Tote Fliegen und abgelaufenes Gummizeugs
Ins Detail geht Ex-Mitarbeiterin Samantha K.*: Die Verkäuferin arbeitete in den letzten Jahren bei Lolipop, hat die finanzielle Krise hautnah miterlebt. «Als ich gesehen habe, wie der Laden wirklich läuft, habe ich die Kündigung eingereicht», sagt sie.
K. legt der BLICK-Redaktion Fotos, E-Mail-Nachrichten und Chatverläufe vor, die die Missstände dokumentieren. So wurde K. beispielsweise angewiesen, beim Haltbarkeitsdatum zu schummeln. Abgelaufene Süssigkeiten in den Geschenksets musste sie auspacken, um sie unter die neue Ware in den Abfüllbehältern zu mischen.
Probleme gabs auch mit der Hygiene: Auf einem Foto ist eine tote Fliege zu sehen, die an Süsswaren klebt. Ausgewechselt wurden die betroffenen Gummis nicht, erklärt K. Ein beliebtes Lolipop-Getränk: Frozen Yogurt. Hier wirds eklig – und gesundheitsgefährdend. Die Maschine der Filiale, in der die Ex-Mitarbeiterin arbeitete, wurde laut dieser mit dem WC-Putzmittel Javel gereinigt. Eine heikle Sache.

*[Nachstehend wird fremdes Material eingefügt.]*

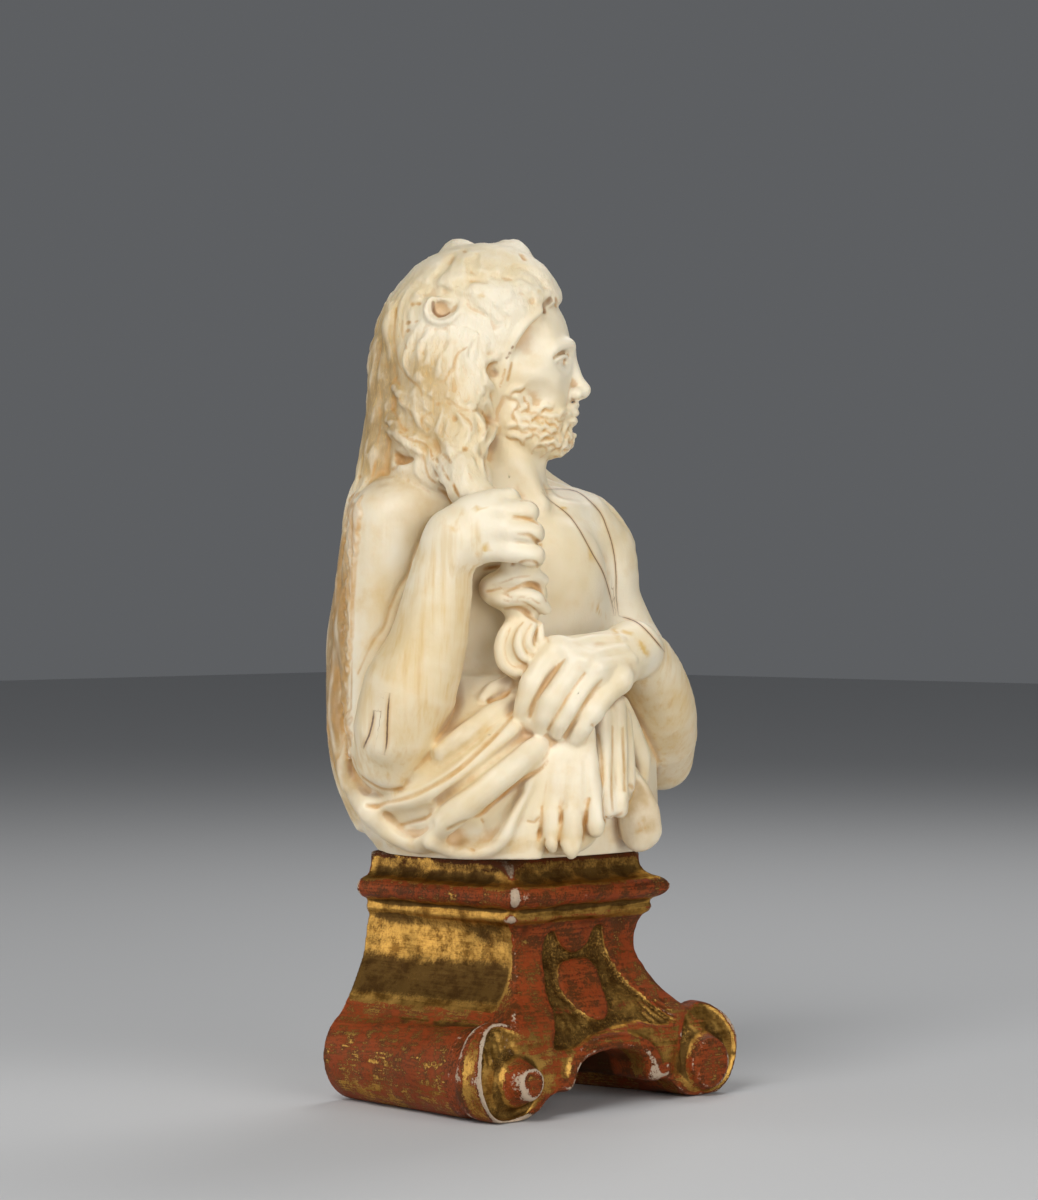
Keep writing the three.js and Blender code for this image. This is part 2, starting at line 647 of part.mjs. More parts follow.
// Below the fist the skin's foreleg hangs twisted, in two turns.
function twist(block) {
  const strands = [
    [[-5, -30, 133.6, 1.8], [-1, -33.2, 134.4, 2.2], [2.8, -33.2, 133, 2.2], [5.4, -30, 130.6, 1.8]],
    [[-5.4, -29, 129.4, 1.8], [-2.4, -32.4, 130, 2.2], [1.4, -33.4, 129.6, 2.6], [6, -29, 126.6, 2]],
    [[-3.6, -30, 125.4, 1.6], [0.4, -32, 124.8, 1.8], [3.4, -30.6, 121.6, 1.6]],
    [
      [-3.6, -29, 122, 2], [-4.4, -30.4, 117.6, 2.3], [-3.6, -30.6, 112.4, 2.3],
      [0.6, -29.6, 108.8, 1.8],
    ],
    [[-0.6, -31, 121.6, 2], [-0.8, -32.6, 118, 2.2], [0.6, -32.4, 114.4, 2.2], [3.2, -31, 112.4, 1.8]],
    [[3.4, -30.6, 120.8, 1.7], [4, -31.6, 118, 1.8], [4, -30.8, 114.6, 1.6]],
  ];
  block.add(mass([0.2, -27.5, 130], [6.6, 5, 6.4]), 2);
  block.add(mass([0, -27.5, 116], [6, 5, 8.4]), 2);
  for (const strand of strands) block.add(limb(strand), 0.6);
}

function leftArm(block) {
  block.add(
    limb([
      [14, 20, 144.6, 10.4], [19.6, 21.8, 138.6, 11], [22, 23.5, 127, 10], [27.2, 25.5, 116.5, 9.4],
      [33, 27, 105, 9.8], [36, 28, 90, 9.4],
    ]),
    4,
  );
  block.add(
    limb([
      [37.4, 28, 85.6, 8.6], [36.6, 19, 92.5, 10], [36.2, 9, 99.5, 9.4], [34.4, 0, 107, 8.2],
      [31.4, -8, 113, 6.8], [28, -13, 114.6, 6.2],
    ]),
    1.2,
  );
}

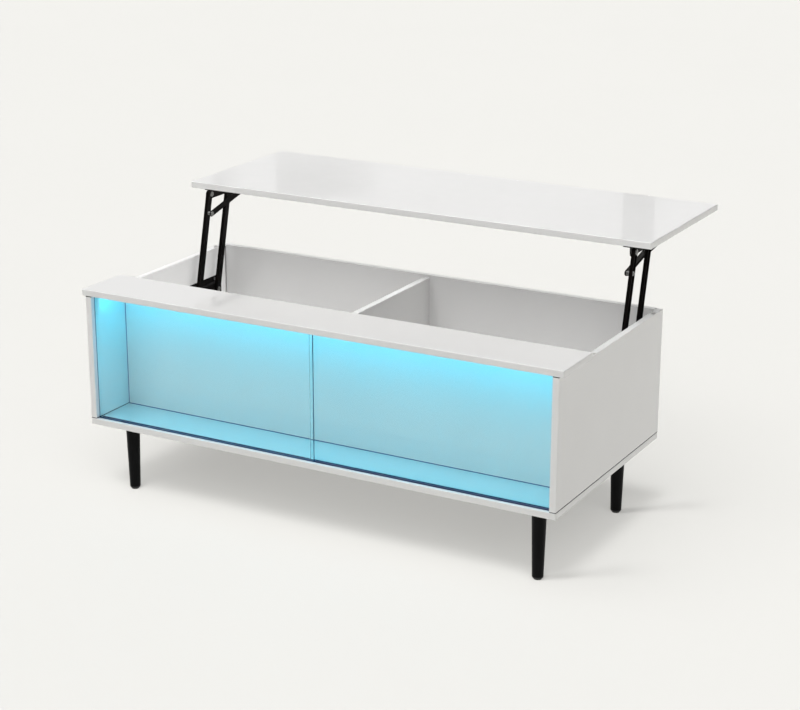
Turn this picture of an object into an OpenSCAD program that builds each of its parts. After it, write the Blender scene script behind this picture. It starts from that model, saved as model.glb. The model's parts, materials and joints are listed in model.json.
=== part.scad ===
// Lift top coffee table: a glass-fronted display niche, an open storage case behind it, and a work
// top that swings up and back on two pairs of parallel steel arms. It is drawn with the top raised.
// X runs along the table, Y from front to back, Z up. The origin is on the floor, under the middle
// of the whole raised table.

/* [Boards] */
// Length of the lift top and of the fixed front strip
top_w = 1200; // [1100:1:1300]
// How far both tops reach past each side panel
overhang = 10; // [5:1:15]
// Depth of the case, front to back
body_d = 553; // [540:1:600]
// Thickness of every board
board = 15; // [15:1:18]
// Height of the side panels
side_h = 293; // [285:1:320]
// Depth of the fixed front strip
strip_d = 142.5; // [142:0.5:146]
// Distance from the front to the niche's back wall
niche_d = 126; // [122:1:126]
// Small bevel on every board edge
bevel = 0.8; // [0.4:0.1:1.2]
// How far the storage divider stops below the rim
divider_drop = 6; // [5:1:12]

/* [Legs] */
// Clear height under the case
leg_h = 170; // [140:1:200]
// Leg radius at the top
leg_r_top = 16.5; // [15:0.5:19]
// Leg radius at the foot
leg_r_foot = 12.5; // [12:0.5:14]
// Distance from a side panel's face to a leg's centre
leg_in_x = 67; // [60:1:90]
// Distance from the front or back face to a leg's centre
leg_in_y = 67; // [60:1:90]

/* [Lift mechanism] */
// Width of the gap between the front strip and the closed lift top
seam = 1.5; // [1:0.1:2]
// Height of the closed lift top above the rim, taken up by the soft bumpers
rim_gap = 1; // [0.9:0.1:1.5]
// How far the top moves back as it rises
travel_y = 296.6; // [290:0.1:300]
// How far the top rises
travel_z = 161; // [155:1:165]
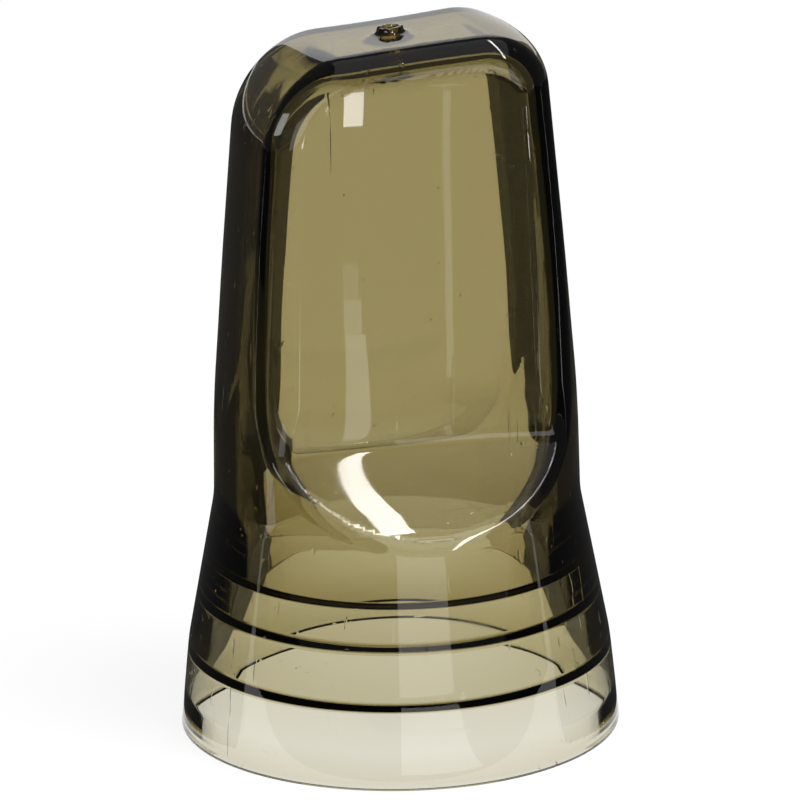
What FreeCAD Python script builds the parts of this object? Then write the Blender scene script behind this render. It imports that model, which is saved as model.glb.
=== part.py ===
import FreeCAD, Part
import math
import os
import Sketcher

# Slip-over dust cap of a bottle pourer: one injection moulding in transparent
# plastic. Millimetres, +Z up, origin at the centre of the mouth rim's plane,
# +X along the width of the two finger grips, which face +Y and -Y.

os.makedirs("parts", exist_ok=True)
doc = FreeCAD.newDocument("PourerCap")
V = FreeCAD.Vector

# ---------------------------------------------------------------- dimensions
DIMS = [
    # outer skin, bottom to top
    ("rim_radius", 22.0, "mouth rim, outside"),
    ("lip_top", 8.8, "top of the steeper mouth lip"),
    ("lip_radius", 21.06, "outside there"),
    ("waist_low", 23.7, "lower edge of the straight waist band"),
    ("waist_low_radius", 18.2, "outside there"),
    ("waist_top", 31.0, "upper edge of the waist band, foot of the grips"),
    ("waist_top_radius", 18.05, "outside there"),
    ("cap_height", 70.1, "centre of the top face"),
    ("crown_radius", 16.45, "drafted body radius at that height"),
    ("side_bulge", 30.0, "radius of the flattened sides, seen from above"),
    ("side_low", 18.07, "half width across the sides at the foot of the grips"),
    ("side_high", 14.5, "the same at the height of the top face"),
    ("top_rise", 0.088, "slope of the top face along X, mm per mm"),
    ("shoulder", 6.6, "rounding of the shoulders"),
    ("rim_round", 0.4, "rounding of the rim's outer edge"),
    # finger grips: shallow hollows swept about a far upright axis
    ("grip_sweep", 75.0, "radius of the hollow, seen from above"),
    ("grip_low", 9.0, "half depth in the middle of a grip, at its foot"),
    ("grip_high", 8.3, "the same at the height of the top face"),
    ("scoop_radius", 26.0, "curve of the run-out, seen from the side"),
    ("scoop_over", 1.1, "how far the cutter passes the waist band"),
    # walls
    ("wall", 1.9, "side wall above the waist"),
    ("top_wall", 2.2, "wall of the top face"),
    # stepped mouth, inside
    ("mouth_radius", 20.95, "straight land at the rim"),
    ("mouth_low", 0.5, "start of that land"),
    ("mouth_high", 3.5, "end of that land"),
    ("mouth_flare", 0.35, "lead-in at the rim"),
    ("step_c_low", 7.5, "third ledge, lower corner"),
    ("step_c_low_r", 20.35, "radius there"),
    ("step_c_high", 8.05, "third ledge, upper corner"),
    ("step_c_high_r", 19.25, "radius there"),
    ("step_b_low", 12.95, "second ledge, lower corner"),
    ("step_b_low_r", 18.55, "radius there"),
    ("step_b_high", 13.55, "second ledge, upper corner"),
    ("step_b_high_r", 17.55, "radius there"),
    ("step_a_low", 17.1, "first ledge, lower corner"),
    ("step_a_low_r", 17.3, "radius there"),
    ("step_a_high", 17.3, "first ledge, upper corner"),
    ("socket_radius", 16.1, "straight socket above the ledges"),
    ("socket_high", 22.2, "upper end of the straight socket, under the grips' run-out"),
    ("core_waist_radius", 16.0, "drafted wall between the grips, at their foot"),
    ("core_waist", 30.05, "inside corner at the foot of the grips"),
    # gate nib on the top face
    ("nib_radius", 1.2, "gate nib"),
    ("nib_height", 0.75, "above the top face"),
    ("nib_dish", 0.72, "radius of the hollow left in its tip"),
    ("nib_dish_depth", 0.35, "depth of that hollow"),
]
sheet = doc.addObject("Spreadsheet::Sheet", "dims")
D = {}
for row, (alias, value, note) in enumerate(DIMS, start=1):
    sheet.set("A%d" % row, alias)
    sheet.set("B%d" % row, str(value))
    sheet.setAlias("B%d" % row, alias)
    sheet.set("C%d" % row, note)
    D[alias] = float(value)
doc.recompute()


def value_of(expr):
    """The number an expression of the sheet's aliases has now."""
    names = {"dims_" + k: v for k, v in D.items()}
    total = 0.0
    # expressions here are sums of signed products, so they are read term by term
    for sign, term in split_terms(expr):
        product = 1.0
        for op, factor in split_factors(term):
            number = names["dims_" + factor[5:]] if factor.startswith("dims.") else float(factor)
            product = product * number if op == "*" else product / number
        total += sign * product
    return total


def split_terms(expr):
    out, sign, word = [], 1.0, ""
    for ch in expr.replace(" ", ""):
        if ch in "+-" and word:
            out.append((sign, word))
            word = ""
            sign = 1.0 if ch == "+" else -1.0
        elif ch in "+-":
            sign = sign if ch == "+" else -sign
        else:
            word += ch
    out.append((sign, word))
    return out


def split_factors(term):
    out, op, word = [], "*", ""
    for ch in term:
        if ch in "*/":
            out.append((op, word))
            op, word = ch, ""
        else:
            word += ch
    out.append((op, word))
    return out


def plane(body, role):
    return [f for f in body.Origin.OriginFeatures if f.Role == role][0]


def new_sketch(body, name, role, flip=False):
    sk = body.newObject("Sketcher::SketchObject", name)
    sk.AttachmentSupport = [(plane(body, role), "")]
    sk.MapMode = "FlatFace"
    if flip:  # turned about the upright, so that its X runs the other way
        sk.AttachmentOffset = FreeCAD.Placement(V(0, 0, 0), FreeCAD.Rotation(V(0, 1, 0), 180))
    return sk


def pin_point(geo, pos, tag, ex, ey):
    """Constraints that fix one vertex at (ex, ey), each an expression of the sheet."""
    out = []
    for axis, kind, text in (("x", "DistanceX", ex), ("y", "DistanceY", ey)):
        number = value_of(text)
        if abs(number) < 1e-9:
            target = -2 if axis == "x" else -1
            out.append((Sketcher.Constraint("PointOnObject", geo, pos, target), None, None))
        elif number > 0:
            out.append((Sketcher.Constraint(kind, -1, 1, geo, pos, number), "%s_%s" % (tag, axis), text))
        else:
            out.append((Sketcher.Constraint(kind, geo, pos, -1, 1, -number), "%s_%s" % (tag, axis), "-(" + text + ")"))
    return out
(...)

Wenn es Rückstände gibt, kann dies zu Verätzungen im Mund führen.
Wer bei Lolipop krank war, sollte arbeiten
Samantha K. machte bei Lolipop eine schwierige Zeit durch. Auf sie und andere Angestellte sei psychischer Druck ausgeübt worden. «Wenn man krank war, musste man trotzdem arbeiten – oder die Stunden nachholen», sagt sie. Dies belegt auch ein Whatsapp-Chat, der BLICK vorliegt, aber nicht gezeigt werden kann, weil sonst die Identität der Mitarbeiterin bekannt würde. «Mir fehlte das Menschliche», sagt K.
Wenn es ums Geld ging, kannte Lolipop kein Pardon. Wenn am Abend zu wenig Geld in der Kasse war, hätten die Angestellten den Fehlbetrag selbst ausgleichen müssen. «Ich musste mehrfach in die eigene Tasche greifen», berichtet K.
Unbezahlte Rechnungen, über 130 Betreibungen
Immerhin: Der Lohn sei jeweils pünktlich eingetroffen. Auch sonst haben die Angestellten nichts von den Problemen gewusst – obwohl Lolipop schon länger in finanzieller Schieflage war.
«In der Zentrale hiess es damals oft, es gebe Lieferschwierigkeiten bei gewissen Produkten», erzählt K. Sie fragt sich jetzt, nachdem sie in der Zeitung vom Bankrott erfuhr: Waren die «Lieferschwierigkeiten» eigentlich ein Lieferstopp des Zulieferers, weil Lolipop die Rechnungen nicht bezahlte?
Klar ist: Von 2018 bis 2020 flatterten Firmenchefin Bisaz mehr als 130 Betreibungen ins Haus. Zahlungen unbeglichener Rechnungen in Höhe von 970'000 Franken wurden eingefordert.
Firmenchefin streitet Vorwürfe kurz und knapp ab
Der Neustart am 1. April steht unter schlechten Vorzeichen. Konfrontiert mit den Vorwürfen ihrer Ex-Mitarbeiterin und den BLICK-Recherchen, streitet Bisaz ab. «Ich kann versichern, dass wir immer alles unternommen haben, um bezüglich Qualität und Hygiene höchsten Ansprüchen zu genügen», schreibt sie in einem knappen Statement zu den vielen Vorwürfen. «Wir haben bei Lolipop stets alle Vorgaben der zuständigen kantonalen Behörden eingehalten und wurden von diesen auch kontrolliert.»